Referring to one such "boulder", division among Christians, he recalled that recently he had preached at the installation of the first of the ecumenical canons to be admitted to the chapter of St Patrick's Cathedral in Dublin.

"Dr Kenneth Newell of the Presbyterian Church and Prof Enda McDonagh of the Roman Catholic Church represent traditions from which we have been separated for four centuries. How hard it is to heal the wounds of the past and how slow. How swiftly we become blind to and dismiss those with whom we disagree and from whom we determine to separate.

"Blind to the insights and revelation granted to others, belittling or dismissing their perspectives, we consciously limit the horizon of our own vision and experience," he said.

Archbishop Harper continued that "the recent statement by the (Vatican's) Congregation for the Doctrine of the Faith, reminds me starkly of the imperfections others discern in the tradition to which the Church of Ireland belongs. It does not - which might have been, in all humility, wiser - reflect chiefly upon the shortcomings of Roman Catholic Church and the obstacles placed thereby to mutual understanding and respect."

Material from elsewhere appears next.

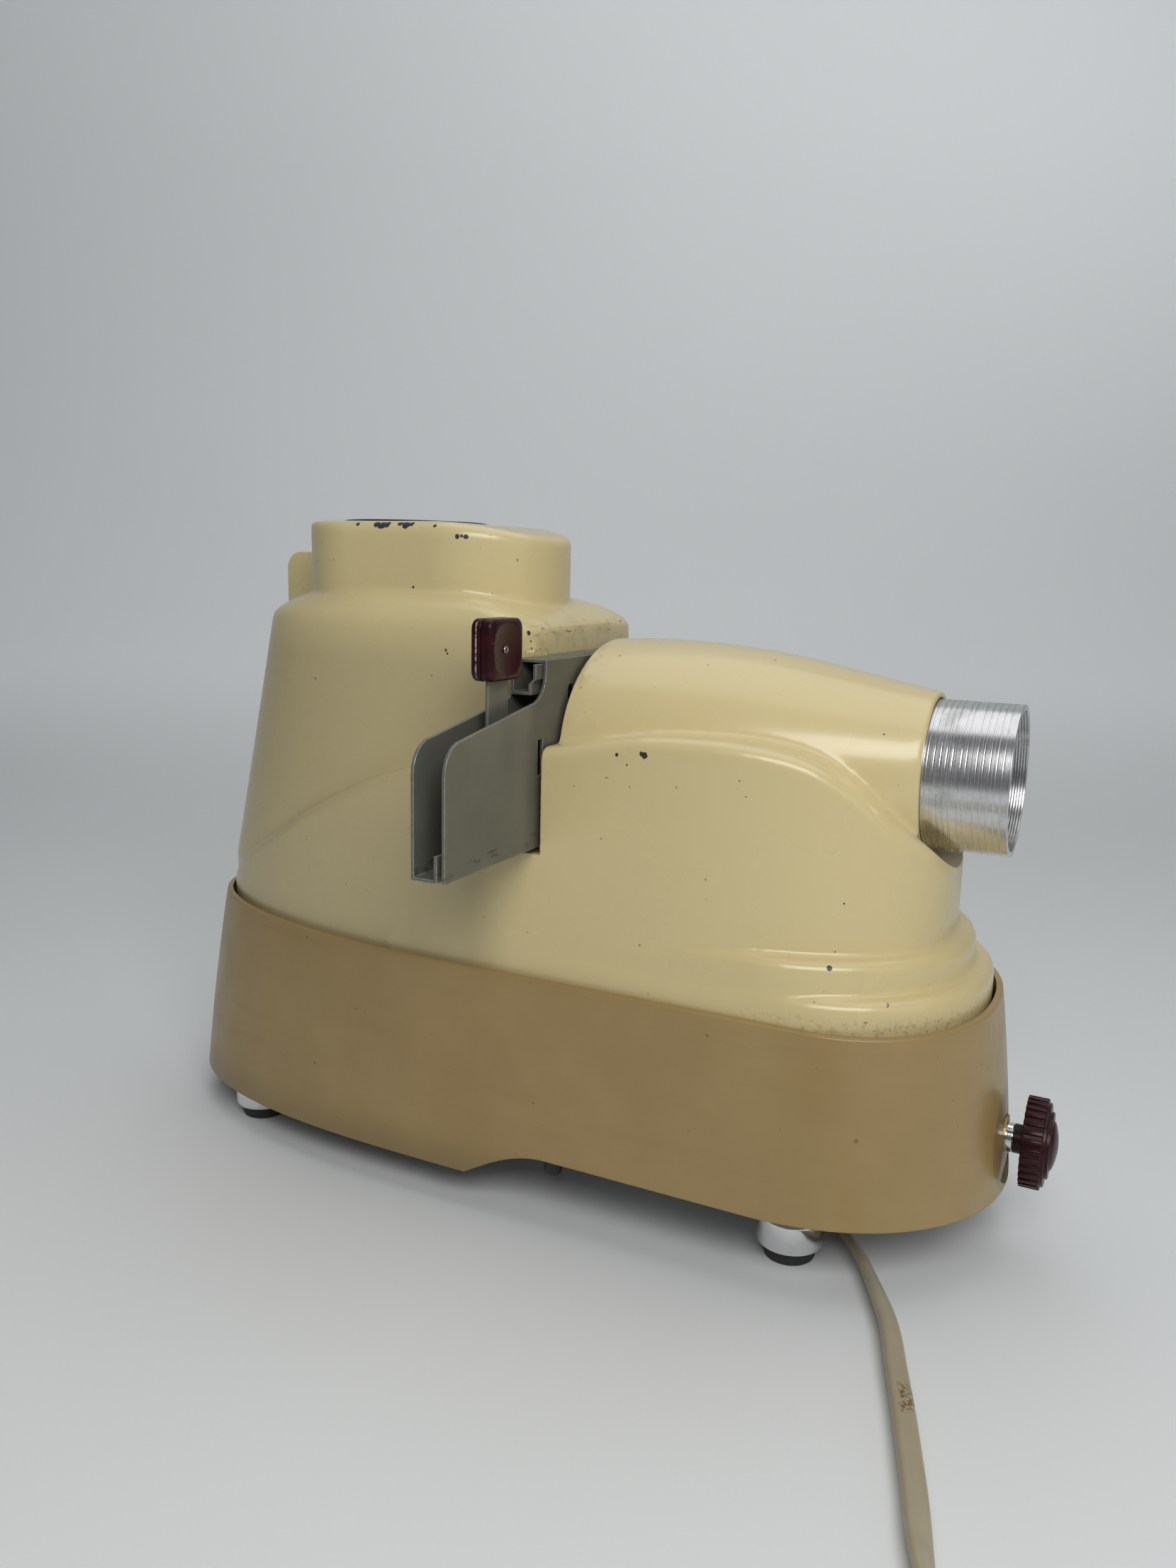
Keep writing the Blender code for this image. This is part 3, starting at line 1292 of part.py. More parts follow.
def make_elevating_gear():
    for name, side in (("rear_near", -1.0), ("rear_far", 1.0)):
        make_foot(name, -rear_foot_back, rear_foot_side * side, plate_height - seat_gap, root)
    bar_top = plate_height - seat_gap
    bar_low = bar_top - leg_bar_thickness
    for name, side in (("front_near", -1.0), ("front_far", 1.0)):
        make_foot(name, -front_foot_back, front_foot_side * side, bar_low - seat_gap, root)
    half_length = front_foot_side + foot_radius * 0.7
    bar = block("front_leg_bar", (-front_foot_back - leg_bar_width * 0.5, -half_length, bar_low),
                (-front_foot_back + leg_bar_width * 0.5, half_length, bar_top), STEEL, root)
    rack_top = knob_axis_height + leg_block_height * 0.6
    rack = block("rack", (-front_foot_back - leg_block_width * 0.5, leg_rack_side,
                          bar_low + leg_bar_thickness * 0.5),
                 (-front_foot_back + leg_block_width * 0.5, leg_rack_side + leg_rack_depth, rack_top),
                 None, root)
    bpy.context.view_layer.update()
    fuse(bar, rack)

    turn = bpy.data.objects.new("knob_turn", None)
    bpy.context.scene.collection.objects.link(turn)
    turn.parent = root
    turn.location = (0, 0, knob_axis_height)
    inner_end = -front_foot_back - leg_block_width * 0.5
    turned("elevating_shaft", (
        (inner_end, 0), (inner_end, pinion_radius), (inner_end + leg_block_width, pinion_radius),
        (inner_end + leg_block_width, knob_shaft_radius), (knob_rear - seat_gap, knob_shaft_radius),
        (knob_rear - seat_gap, 0)), 20, "X", (0, 0, 0), STEEL, turn)
    bush_start = -spot_boss_length - spot_face_back
    turned("shaft_bush", (
        (bush_start, knob_shaft_radius + seat_gap), (bush_start, knob_shaft_radius + bush_wall),
        (spot_face_back, knob_shaft_radius + bush_wall), (spot_face_back, knob_shaft_radius + seat_gap)),
        20, "X", (0, 0, knob_axis_height), BRASS, root)
    rings = []
    count = knob_flute_count * 4
    for place, inset in knob_rim_shares:
        ring = []
        for index in range(count):
            angle = math.tau * index / count
            deep = knob_flute_depth if index % 4 >= 2 else 0.0
            radius = knob_radius - deep - knob_flute_depth * inset
            ring.append((knob_rear + knob_rim_thickness * place, radius * math.cos(angle),
                         radius * math.sin(angle)))
        rings.append(ring)
    knob = lofted("elevating_knob", rings, MAROON, turn)
    face = knob_rear + knob_rim_thickness
    steps = turned("steps", (
        (face - knob_step_length, 0), (face - knob_step_length, knob_step_one_radius),
        (face + knob_step_length, knob_step_one_radius), (face + knob_step_length, knob_step_two_radius),
        (face + knob_step_length * 2, knob_step_two_radius), (face + knob_step_length * 2, knob_dome_radius),
        (face + knob_step_length * 2 + knob_dome_height * 0.6, knob_dome_radius * 0.72),
        (face + knob_step_length * 2 + knob_dome_height * 0.9, knob_dome_radius * 0.36),
        (face + knob_step_length * 2 + knob_dome_height, 0)), 28, "X", (0, 0, 0), MAROON, turn)
    bpy.context.view_layer.update()
    fuse(knob, steps)
    smooth(knob, 25.0)
    bearing = block("shaft_bearing", (inner_end - cast_wall * 2, -pinion_radius * 1.2, plate_top + seat_gap),
                    (inner_end - seat_gap, pinion_radius * 1.2, knob_axis_height + pinion_radius), STEEL,
                    root)
    return bearing


make_elevating_gear()

# switch, vent disc and rear fin


def make_switch():
    low = plate_top + seat_gap
    body = block("switch_body", (-switch_back - switch_body_length * 0.5,
                                 -switch_side - switch_body_width * 0.5, low),
                 (-switch_back + switch_body_length * 0.5, -switch_side + switch_body_width * 0.5,
                  low + switch_body_height), BLACK, root)
    neck_low = plate_height - switch_nut_height * 2
    neck = turned("neck", (
        (neck_low, 0), (neck_low, switch_neck_radius), (low + overrun, switch_neck_radius),
        (low + overrun, 0)),
        16, "Z", (-switch_back, -switch_side, 0), None, root)
    bpy.context.view_layer.update()
    fuse(body, neck)
    nut_top = plate_height - seat_gap
    nut = turned("switch_nut", (
        (nut_top - switch_nut_height, switch_neck_radius + seat_gap),
        (nut_top - switch_nut_height, switch_neck_radius * 1.5),
        (nut_top, switch_neck_radius * 1.5), (nut_top, switch_neck_radius + seat_gap)), 12, "Z",
        (-switch_back, -switch_side, 0), STEEL, root)
    pivot = bpy.data.objects.new("switch_pivot", None)
    bpy.context.scene.collection.objects.link(pivot)
    pivot.parent = root
    pivot.location = (-switch_back, -switch_side, plate_height)
    pivot.rotation_euler = (0, switch_lever_lean_share, 0)
    top = neck_low - plate_height - seat_gap * 2
    turned("switch_lever", (
        (top - switch_lever_length, 0), (top - switch_lever_length, switch_lever_tip_radius * 0.7),
        (top - switch_lever_length * 0.94, switch_lever_tip_radius),
        (top - switch_lever_length * 0.75, switch_lever_tip_radius),
        (top, switch_lever_top_radius), (top, 0)), 14, "Z", (0, 0, 0), BLACK, pivot)
    return nut


def make_vent_disc():
    top = collar_top + vent_disc_proud
    low = top - vent_disc_thickness
    disc = turned("vent_disc", (
        (low, 0), (low, vent_disc_radius), (top - vent_disc_proud * 0.4, vent_disc_radius),
        (top, vent_disc_radius - vent_disc_proud * 0.4), (top, 0)), 36, "Z", (-chimney_back, 0, 0), BLACK,
        root)
    for index in range(vent_slot_count):
        angle = math.tau * (index + 0.25) / vent_slot_count
        corners = ((vent_slot_inner, -0.5), (vent_slot_outer, -0.9), (vent_slot_outer, 0.9),
                   (vent_slot_inner, 0.5))
        outline = []
        for reach, side in corners:
            across = vent_slot_width * 0.5 * side
            outline.append((-chimney_back + reach * math.cos(angle) - across * math.sin(angle),
                            reach * math.sin(angle) + across * math.cos(angle)))
        bpy.context.view_layer.update()
        cut(disc, extruded("vent_slot", outline, "Z", low - overrun, vent_disc_thickness + overrun * 2,
                           None, root))
    smooth(disc, 30.0)


def make_rear_fin():
    """A rib that stands on the crown and runs down into the rear wall."""
    foot_height = blend(tower_foot_height, tower_shoulder_height, fin_foot_share)
    foot_back = blend(tower_foot_rear, tower_shoulder_rear, fin_foot_share)
    rear = fin_back + fin_length
    outline = [(-foot_back, foot_height), (-fin_back, foot_height), (-fin_back, fin_top)]
    for step in range(6):
        angle = math.radians(90.0 + 90.0 * step / 5)
        outline.append((-rear + fin_round * (1.0 + math.cos(angle)),
                        fin_top - fin_round * (1.0 - math.sin(angle))))
    outline.append((-rear, fin_top - fin_knee_drop))
    fin = extruded("rear_fin", outline, "Y", fin_side, fin_thickness, CREAM, root)
    clear = tower_body("clear", -seat_gap)
    bpy.context.view_layer.update()
    cut(fin, clear)
    smooth(fin, 30.0)


make_switch()
make_vent_disc()
make_rear_fin()

# mains cord, its strain relief, the wound length and the plug


def smooth_route(points, step):
    """Even points along a smooth curve that passes through the hand-chosen route points."""
    route = [Vector(point) for point in points]
    ends = [route[0] * 2.0 - route[1]] + route + [route[-1] * 2.0 - route[-2]]
    fine = []
    for index in range(1, len(ends) - 2):
        a, b, c, d = ends[index - 1:index + 3]
        for part in range(12):
            t = part / 12
            fine.append(0.5 * ((2.0 * b) + (c - a) * t + (2.0 * a - 5.0 * b + 4.0 * c - d) * t * t
                               + (3.0 * b - a - 3.0 * c + d) * t * t * t))
    fine.append(route[-1])
    total = sum((q - p).length for p, q in zip(fine, fine[1:]))
    count = max(2, round(total / step))
    even = [fine[0]]
    passed = 0.0
    for p, q in zip(fine, fine[1:]):
        length = (q - p).length
        while len(even) < count and passed + length >= total * len(even) / count:
            even.append(p.lerp(q, (total * len(even) / count - passed) / length))
        passed += length
    even.append(fine[-1])
    return even


def tube(name, points, resolution):
    data = bpy.data.curves.new(name, "CURVE")
    data.dimensions = "3D"
    data.bevel_depth = cord_width * 0.5
    data.bevel_resolution = resolution
    data.use_fill_caps = True
    spline = data.splines.new("POLY")
    spline.points.add(len(points) - 1)
    for point, place in zip(spline.points, points):
        point.co = (*place, 1.0)
    data.materials.append(CREAM_CORD)
    item = bpy.data.objects.new(name, data)
    bpy.context.scene.collection.objects.link(item)
    item.parent = root
    return item


def least_gap(points, skip):
    least = None
    for i, a in enumerate(points):
        for b in points[i + skip:]:
            apart = (b - a).length
            least = apart if least is None else min(least, apart)
    return least - cord_width


def coil_path(level):
    """Two flat layers: spiral in on the floor, climb in half a turn, spiral out on top."""
    outer = coil_mean_radius + coil_pitch * coil_loops_per_layer * 0.5
    inner = outer - coil_pitch * coil_loops_per_layer
    centre = Vector((coil_entry_front - outer * math.cos(coil_entry_turn_share),
                     -coil_entry_side - outer * math.sin(coil_entry_turn_share), 0.0))
    half_turn = coil_points_per_loop // 2
    lower = coil_loops_per_layer * coil_points_per_loop
    upper = round((coil_loops_per_layer - 1 + coil_exit_loop_share) * coil_points_per_loop)
    points = []
    for index in range(lower + half_turn + upper + 1):
        angle = coil_entry_turn_share - math.tau * index / coil_points_per_loop
        if index <= lower:
            radius, height = outer - coil_pitch * index / coil_points_per_loop, level
        elif index <= lower + half_turn:
            share = (index - lower) / half_turn
            radius = inner - coil_pitch * coil_dip_share * math.sin(math.pi * share)
            height = level + coil_layer_rise * smooth_share(share)
        else:
            radius = inner + coil_pitch * (index - lower - half_turn) / coil_points_per_loop
            height = level + coil_layer_rise
        points.append(centre + Vector((radius * math.cos(angle), radius * math.sin(angle), height)))
    return points


def make_cord():
    level = cord_width * 0.5 + cord_floor_gap
    heading = Vector((math.cos(relief_turn_share), math.sin(relief_turn_share), 0.0))
    mouth = Vector((-relief_back, relief_side, relief_height))
    start = mouth + heading * seat_gap
    coil = coil_path(level)
    lead = (coil[0] - coil[1]).normalized()
    join = coil[0] + lead * seat_gap
    route = [start, start + heading * cord_width]
    for x, y, rise in cord_route_shares:
        route.append(Vector((x * route_reach, y * route_reach, level + rise * route_rise)))
    route += [join + lead * cord_width, join]
    tube("cord", smooth_route(route, cord_point_step), 2)

    away = (coil[-1] - coil[-2]).normalized()
    low_end = coil[-1] + away * coil_tail_run
    steps = 8
    for step in range(1, steps + 1):
        share = step / steps
        point = coil[-1].lerp(low_end, share)
        point.z = blend(coil[-1].z, plug_height * 0.5 + cord_floor_gap, smooth_share(min(1.0, share * 1.15)))
        coil.append(point)
    tube("cord_coil", coil, 1)
    print("least gap between the coil's turns, mm:",
          round(least_gap(coil, coil_points_per_loop // 2) * 1000.0, 2))

    rings = []
    root_at = -relief_taper_length
    for place, width, low, high in (
            (root_at - relief_block_length, relief_block_width, relief_drop, plate_height - seat_gap),
            (root_at - seat_gap, relief_block_width, relief_drop, plate_height - seat_gap),
            (root_at, relief_root_width, relief_height - relief_root_width * 0.5,
             relief_height + relief_root_width * 0.5),
            (0.0, relief_tip_width, relief_height - relief_tip_width * 0.5,
             relief_height + relief_tip_width * 0.5)):
        outline = rounded_outline(-width * 0.5, low, width * 0.5, high,
                                  relief_round * (1.0 if width > relief_root_width else 2.5), 4)
        rings.append([(place, y, z) for y, z in outline])
    relief = lofted("strain_relief", rings, BLACK, root)
    smooth(relief, 30.0)
    relief.location = (mouth.x, mouth.y, 0.0)
    relief.rotation_euler = (0.0, 0.0, relief_turn_share)

    turn = math.atan2(away.y, away.x)
    tip = coil[-1] + away * seat_gap
    frame = bpy.data.objects.new("plug_frame", None)
    bpy.context.scene.collection.objects.link(frame)
    frame.parent = root
    frame.location = tip
    frame.rotation_euler = (0.0, 0.0, turn)
    rings = []
    for place, share in ((0.0, plug_nose_share), (0.25, 0.88), (0.6, 1.0), (1.0, 1.0)):
        width = plug_width * 0.5 * share
        height = plug_height * 0.5 * blend(share, 1.0, 0.4)
        outline = rounded_outline(-width, -height, width, height, plug_round, 3)
        rings.append([(plug_length * place, y, z) for y, z in outline])
    plug = lofted("plug_body", rings, CREAM_CORD, frame)
    smooth(plug, 40.0)
    for name, side in (("plug_blade_near", -0.5), ("plug_blade_far", 0.5)):
        middle = blade_spacing * side
        block(name, (plug_length + seat_gap, middle - blade_thickness * 0.5, -blade_width * 0.5),
              (plug_length + seat_gap + blade_length, middle + blade_thickness * 0.5, blade_width * 0.5),
              BRASS, frame)


make_cord()
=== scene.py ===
"""Slide projector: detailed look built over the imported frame. Metres, lens along +X, +Z up."""
import json
import math

import bmesh
import bpy
from mathutils import Matrix, Vector
from mathutils.bvhtree import BVHTree

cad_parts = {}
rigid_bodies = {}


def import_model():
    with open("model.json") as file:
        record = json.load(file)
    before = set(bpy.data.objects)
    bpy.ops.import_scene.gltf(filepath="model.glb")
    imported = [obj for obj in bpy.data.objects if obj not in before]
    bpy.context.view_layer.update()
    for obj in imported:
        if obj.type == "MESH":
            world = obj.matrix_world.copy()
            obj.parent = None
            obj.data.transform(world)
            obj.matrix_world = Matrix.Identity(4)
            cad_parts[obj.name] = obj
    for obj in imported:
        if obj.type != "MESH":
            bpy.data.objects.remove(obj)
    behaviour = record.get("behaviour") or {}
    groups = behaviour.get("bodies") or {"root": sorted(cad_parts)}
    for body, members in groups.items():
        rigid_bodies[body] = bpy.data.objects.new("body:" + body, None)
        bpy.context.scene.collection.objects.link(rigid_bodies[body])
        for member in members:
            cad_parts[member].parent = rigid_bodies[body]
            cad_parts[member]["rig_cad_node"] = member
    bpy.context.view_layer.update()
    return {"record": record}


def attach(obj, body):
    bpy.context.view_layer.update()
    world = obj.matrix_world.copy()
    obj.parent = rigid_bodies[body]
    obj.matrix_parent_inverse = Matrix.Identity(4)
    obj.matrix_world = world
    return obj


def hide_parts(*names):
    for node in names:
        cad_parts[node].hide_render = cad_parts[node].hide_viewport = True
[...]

He continued "In the quest to enter more and more deeply into the knowledge and love of God and to live the life of resurrection, it behoves us all first to address the beams in our own eye before presuming to remove the mote from the eye of another."

Referring to the current crisis in Anglicanism over the ordination of homosexual clergy he said "I have heard no one in this crisis deny the fundamental tenets of the faith as Anglicans have received them. Yet I have heard believing Christians attack other Christians for not believing precisely as they themselves believe. Equally, I have heard believing Christians attack other Christians for not attaching the weight they themselves attach to this biblical text compared with that."

This was "a boulder of our own creation and I do not know who will help us to roll it away."